Il problema è globale: benché la misura sia una risposta agli USA, lo stop temporaneo si applica a tutte le esportazioni, lasciando anche l’Europa senza scorte. L’automotive rischia un vero e proprio collo di bottiglia nella produzione, proprio in un momento in cui molti gruppi – da Toyota a Mercedes, da Hyundai a GM – stanno accelerando sulla transizione elettrica. Alcuni analisti parlano di “tempesta perfetta”, visto che già nel 2024 il settore ha affrontato ritardi nelle consegne, aumento dei costi delle batterie e carenze di semiconduttori.
Tesla è tra i gruppi più esposti, avendo una supply chain fortemente legata a fornitori cinesi per magneti e batterie. Ma anche Stellantis, con numerose joint venture attive in Cina, potrebbe trovarsi presto a corto di materiali strategici per i nuovi modelli elettrici prodotti in Europa e Nord America. A rischio ci sono anche le forniture per le versioni ibride della Fiat Grande Panda e della Jeep Avenger, entrambi in fase di espansione nel 2025.
In questo contesto, emergono nuove strategie industriali difensive: alcune case automobilistiche stanno valutando la rilocalizzazione della produzione di componenti chiave, mentre i governi occidentali accelerano i piani per la creazione di filiere indipendenti. Tuttavia, secondo gli esperti, ci vorranno almeno cinque anni per rendere operative nuove miniere o impianti di raffinazione in Europa e Stati Uniti.

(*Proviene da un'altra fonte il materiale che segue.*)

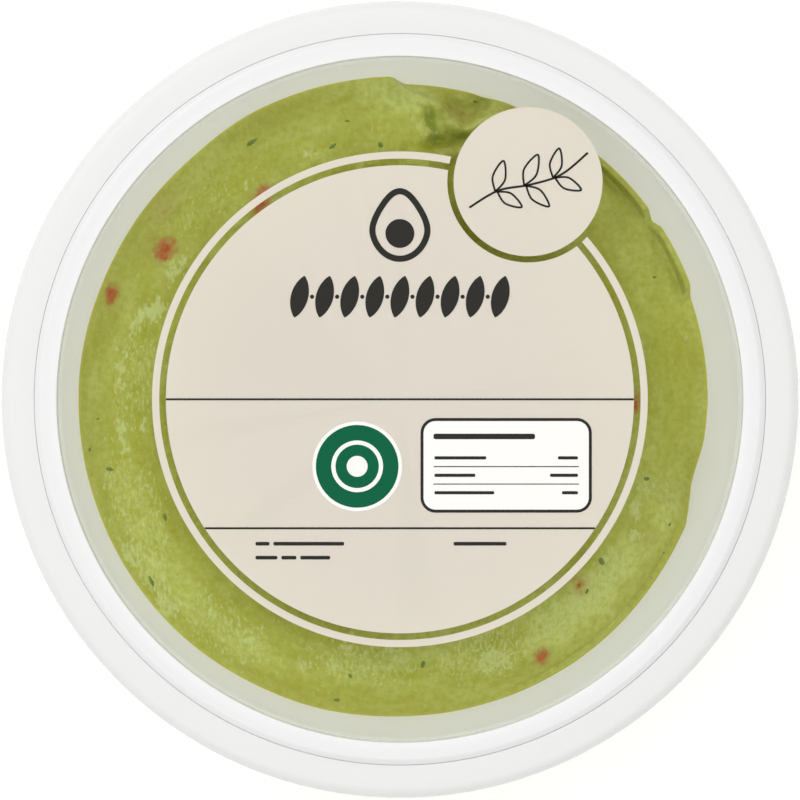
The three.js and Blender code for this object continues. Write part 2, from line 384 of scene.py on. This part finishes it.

Lo stop cinese, pur non configurandosi come un embargo totale, è destinato a diventare una leva geopolitica a lungo termine, con Pechino pronta a gestire le licenze di esportazione in modo selettivo. Il rischio è quello di una crisi industriale e logistica per l’intero comparto EV occidentale, con ricadute su listini, consegne e occupazione.